• [Provided material]
*-*-*
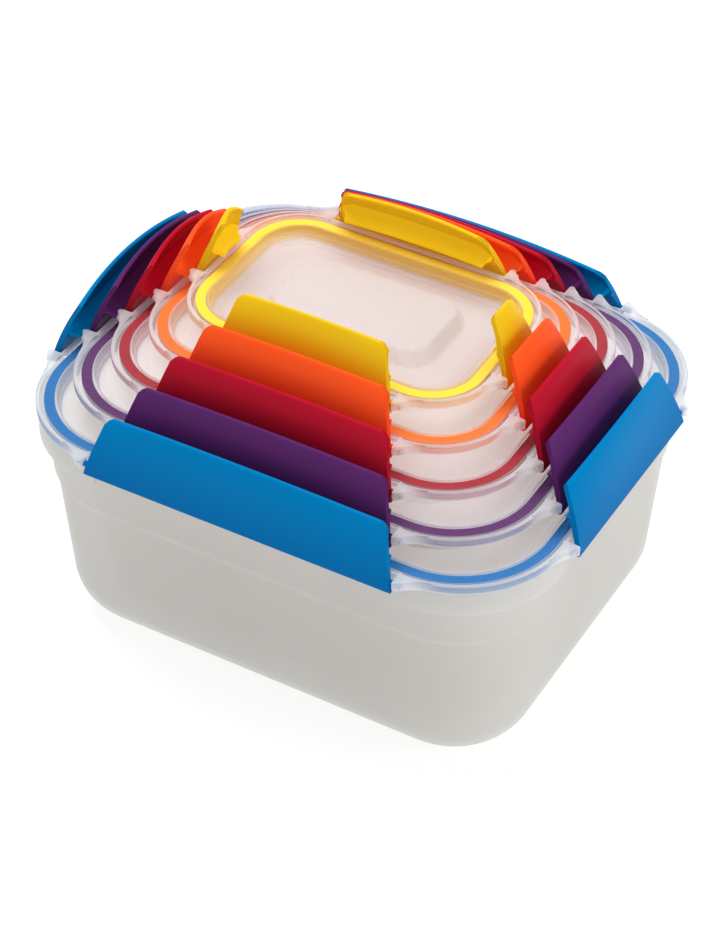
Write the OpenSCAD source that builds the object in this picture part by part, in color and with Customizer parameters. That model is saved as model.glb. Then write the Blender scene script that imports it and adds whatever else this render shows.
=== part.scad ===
// Nest of five clip-lid food boxes: the boxes sit inside one another and the
// lids are stacked on the largest box, each one size smaller than the last.
// Every lid carries a seal ring and four rocker clips that hook under the rim
// of its box. Millimetres; origin at the bottom centre of the largest box,
// +X along its long side, +Z up.

/* [Nest] */
// Half length of the largest seal ring, to its outer edge
seal_half_length = 118; // [100:1:140]
// Half width of the largest seal ring, to its outer edge
seal_half_width = 96.5; // [85:0.5:120]
// Corner radius of the largest seal ring
seal_corner = 44; // [38:0.5:50]
// How much smaller each next lid is at each end
step_length = 13; // [12.9:0.1:14]
// How much smaller each next lid is at each side
step_width = 13.4; // [13.2:0.1:14.5]
// How much tighter each next corner is
step_corner = 5.1; // [4:0.1:6]
// Height from one lid to the next one on top of it
lid_pitch = 10; // [9.8:0.1:14]

/* [Boxes] */
// Height of each box, largest first
box_heights = [109.1, 88, 72, 58, 46]; // [40:1:115]
// Radius between the wall and the base of each box
base_radii = [24, 21, 18, 15, 12]; // [8:0.5:25]
// Wall and base thickness
wall = 1.7; // [1.4:0.1:2]
// Depth of the wide upper wall band, above the shoulder
band_depth = 30; // [24:1:34]
// Inward lean of the wall below the shoulder, per millimetre
wall_draft = 0.077; // [0.04:0.001:0.09]
// Depth of the turned-down rim lip at the corners
rim_lip = 11.7; // [6:0.1:14]

/* [Lids] */
// Width of the seal ring
seal_width = 4.4; // [4:0.1:5]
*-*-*
• [What you need to do]
Quote verbatim the opening lines of the listing above, ending with the line where "side, +Z up." appears; include both endpoints and nothing more.

• [Problem solution]
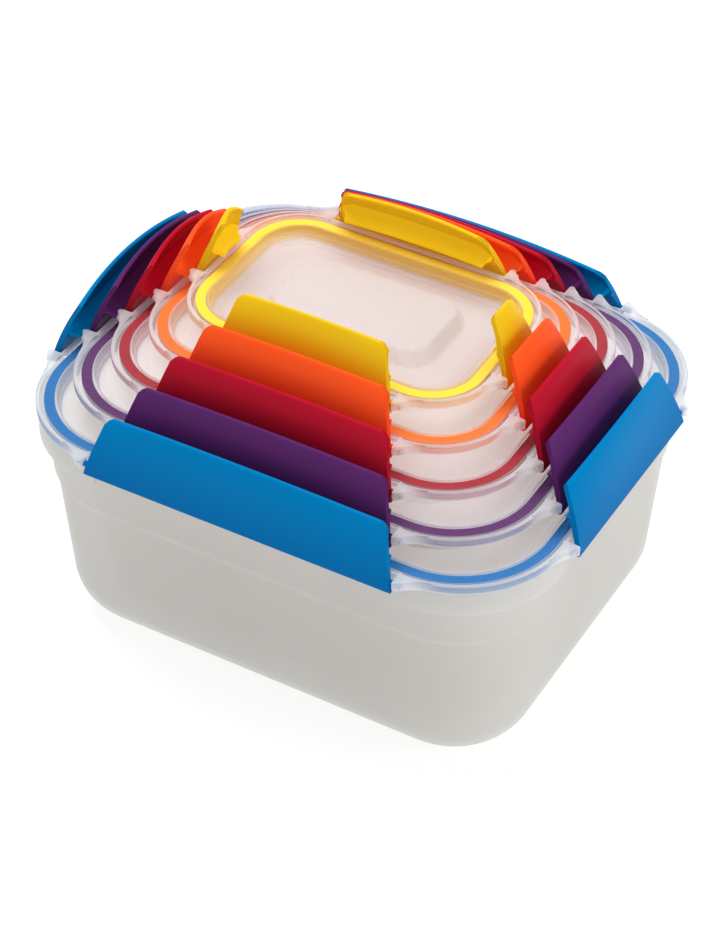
Write the OpenSCAD source that builds the object in this picture part by part, in color and with Customizer parameters. That model is saved as model.glb. Then write the Blender scene script that imports it and adds whatever else this render shows.
=== part.scad ===
// Nest of five clip-lid food boxes: the boxes sit inside one another and the
// lids are stacked on the largest box, each one size smaller than the last.
// Every lid carries a seal ring and four rocker clips that hook under the rim
// of its box. Millimetres; origin at the bottom centre of the largest box,
// +X along its long side, +Z up.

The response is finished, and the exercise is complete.